Report the income to the estate: This tends to be a less-attractive
option in many cases because an estate hits the highest income tax
bracket once it has more than $12,301 of taxable income. (In contrast,
a single individual doesn't hit this bracket until her taxable income
is more than $413,200.) But to be certain, have tax advisors run the
numbers. Often, estate administration expenses can be deducted on the
estate's income tax return--assuming the estate is not large enough to
be subject to estate tax--and could help offset the income from the
bonds, Steiner says.
Note that when an estate is subject to federal estate tax, whoever
pays the income tax on the inherited bonds is entitled to an income
tax deduction for the portion of the estate tax attributable to the
interest on the inherited bonds, Picker says. This could be the estate
or an individual beneficiary. They can take this deduction regardless
of whether or not, under the will, they are personally responsible for
paying the estate tax.
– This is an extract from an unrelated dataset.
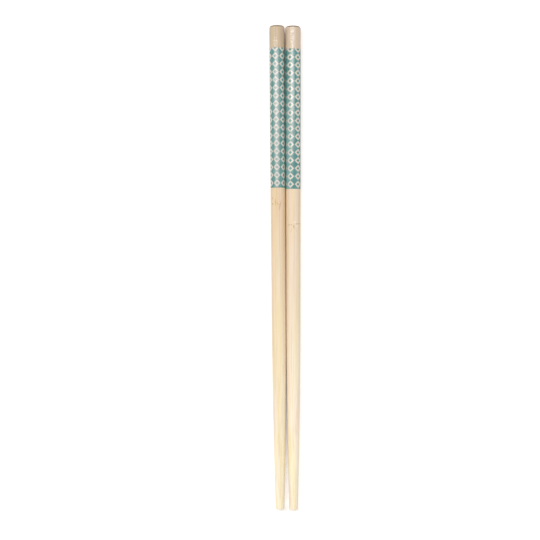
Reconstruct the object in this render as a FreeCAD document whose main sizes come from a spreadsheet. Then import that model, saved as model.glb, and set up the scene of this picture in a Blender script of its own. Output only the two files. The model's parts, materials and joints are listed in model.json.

If the interest is reported on the decedent's
final income tax return, so that it is paid by the estate, that income
tax reduces the federal estate tax liability.
Finally, if you choose to have the bonds reissued and then defer
future tax, be sure to keep good records of what's already been paid.
Otherwise, many years from now when the bond matures or is redeemed,
you--or your heirs--could get stuck paying double tax.